*WORK INSTRUCTIONS*:
Scan the following material for the string "from" and copy each line in which it appears.
-.-.-
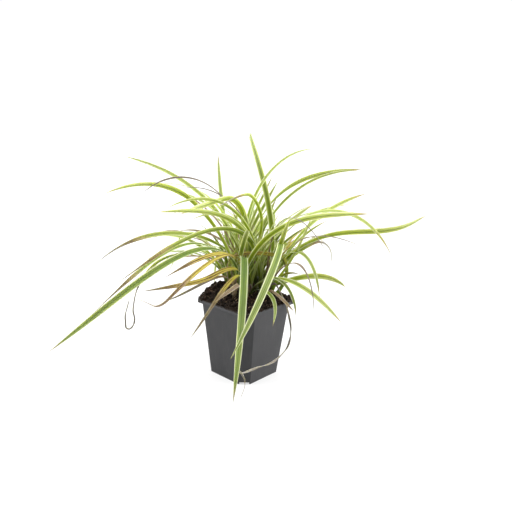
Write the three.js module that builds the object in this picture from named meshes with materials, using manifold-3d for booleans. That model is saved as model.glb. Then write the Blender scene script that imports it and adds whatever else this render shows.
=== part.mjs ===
// A young variegated carex sedge, Carex, growing in a square nursery pot with cut corners.
// Millimetres, +Z up. The origin is the centre of the pot's flat underside.
import * as THREE from 'three';
import * as BufferGeometryUtils from 'three/addons/utils/BufferGeometryUtils.js';
import Module from 'manifold-3d';

const wasm = await Module();
wasm.setup();

// Points closer together than this are one point.
const WELD = 1e-5;

// Pot
const POT_HEIGHT = 95;
const LIP_SIDE = 90;
const LIP_CUT = 7;
const LIP_HEIGHT = 4.5;
const BODY_TOP_SIDE = 88;
const BODY_TOP_CUT = 13.5;
const BASE_SIDE = 68;
const BASE_CUT = 10;
const CORNER_DIRECTIONS = [45, 135, 225, 315];
const WALL = 1.3;
const BASE_PLATE = 1.6;
const NOTCH_WIDTH = 12;
const NOTCH_HEIGHT = 2.5;
const NOTCH_REACH = 12;
const STEP_PLATE = 1.3;
const DRAIN_HOLE_RADIUS = 2.4;
const DRAIN_HOLE_SIDES = 12;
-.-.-
*SOLVED EXERCISE*:
Write the three.js module that builds the object in this picture from named meshes with materials, using manifold-3d for booleans. That model is saved as model.glb. Then write the Blender scene script that imports it and adds whatever else this render shows.
import * as THREE from 'three';
import * as BufferGeometryUtils from 'three/addons/utils/BufferGeometryUtils.js';
import Module from 'manifold-3d';